─── Information supplied ───
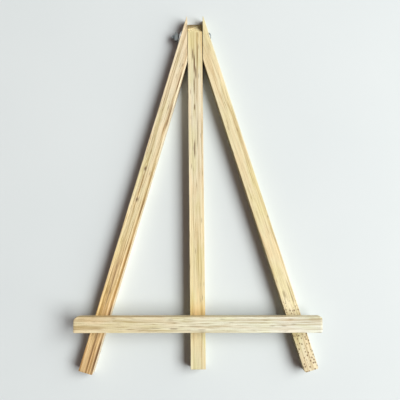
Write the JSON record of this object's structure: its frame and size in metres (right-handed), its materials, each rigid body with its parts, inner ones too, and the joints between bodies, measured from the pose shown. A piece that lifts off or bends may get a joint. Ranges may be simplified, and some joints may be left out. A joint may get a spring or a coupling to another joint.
{
  "type": "display easel",
  "caption": "Small folding wooden display easel: two splayed front legs with a ledge bar, and a back leg that swings on one through-bolt.",
  "frame": {"origin": "under the middle of the folded easel's outline, on the surface it lies on", "axes": "+X to the easel's right seen from its front, +Y along the easel towards its top, +Z out of its front"},
  "size_m": [0.16, 0.2398, 0.0183],
  "materials": {
    "left_leg_wood": "unfinished planed pine, yellow-brown",
    "right_leg_wood": "unfinished planed pine, pale cream",
    "back_leg_wood": "unfinished planed pine, pale tan",
    "ledge_bar_wood": "unfinished planed pine, pale cream with long wavy grain",
    "zinc_steel": "bright zinc plate",
    "brad_steel": "bright drawn wire"
  },
  "bodies": {
    "back_support": {"back_leg": "back_leg_wood"},
    "front_frame": {"left_front_leg": "left_leg_wood", "right_front_leg": "right_leg_wood", "ledge_bar": "ledge_bar_wood", "pivot_bolt": "zinc_steel", "pivot_nut": "zinc_steel", "pivot_washer": "zinc_steel", "left_upper_brad": "brad_steel", "left_lower_brad": "brad_steel", "right_upper_brad": "brad_steel", "right_lower_brad": "brad_steel"}
  },
  "joints": [
    {"name": "pivot_hinge", "type": "hinge", "parent": "back_support", "child": "front_frame", "pos_m": [0, 0.107, 0.0045], "axis": [-1, 0, 0], "range_deg": [0, 90]}
  ]
}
───
◆ Challenge:
Exactly reproduce every line of the data above.

◆ Full solution:
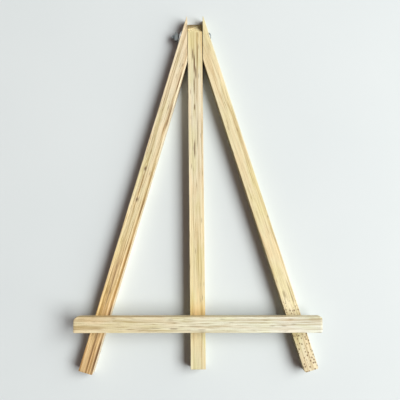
Write the JSON record of this object's structure: its frame and size in metres (right-handed), its materials, each rigid body with its parts, inner ones too, and the joints between bodies, measured from the pose shown. A piece that lifts off or bends may get a joint. Ranges may be simplified, and some joints may be left out. A joint may get a spring or a coupling to another joint.
{
  "type": "display easel",
  "caption": "Small folding wooden display easel: two splayed front legs with a ledge bar, and a back leg that swings on one through-bolt.",
  "frame": {"origin": "under the middle of the folded easel's outline, on the surface it lies on", "axes": "+X to the easel's right seen from its front, +Y along the easel towards its top, +Z out of its front"},
  "size_m": [0.16, 0.2398, 0.0183],
  "materials": {
    "left_leg_wood": "unfinished planed pine, yellow-brown",
    "right_leg_wood": "unfinished planed pine, pale cream",
    "back_leg_wood": "unfinished planed pine, pale tan",
    "ledge_bar_wood": "unfinished planed pine, pale cream with long wavy grain",
    "zinc_steel": "bright zinc plate",
    "brad_steel": "bright drawn wire"
  },
  "bodies": {
    "back_support": {"back_leg": "back_leg_wood"},
    "front_frame": {"left_front_leg": "left_leg_wood", "right_front_leg": "right_leg_wood", "ledge_bar": "ledge_bar_wood", "pivot_bolt": "zinc_steel", "pivot_nut": "zinc_steel", "pivot_washer": "zinc_steel", "left_upper_brad": "brad_steel", "left_lower_brad": "brad_steel", "right_upper_brad": "brad_steel", "right_lower_brad": "brad_steel"}
  },
  "joints": [
    {"name": "pivot_hinge", "type": "hinge", "parent": "back_support", "child": "front_frame", "pos_m": [0, 0.107, 0.0045], "axis": [-1, 0, 0], "range_deg": [0, 90]}
  ]
}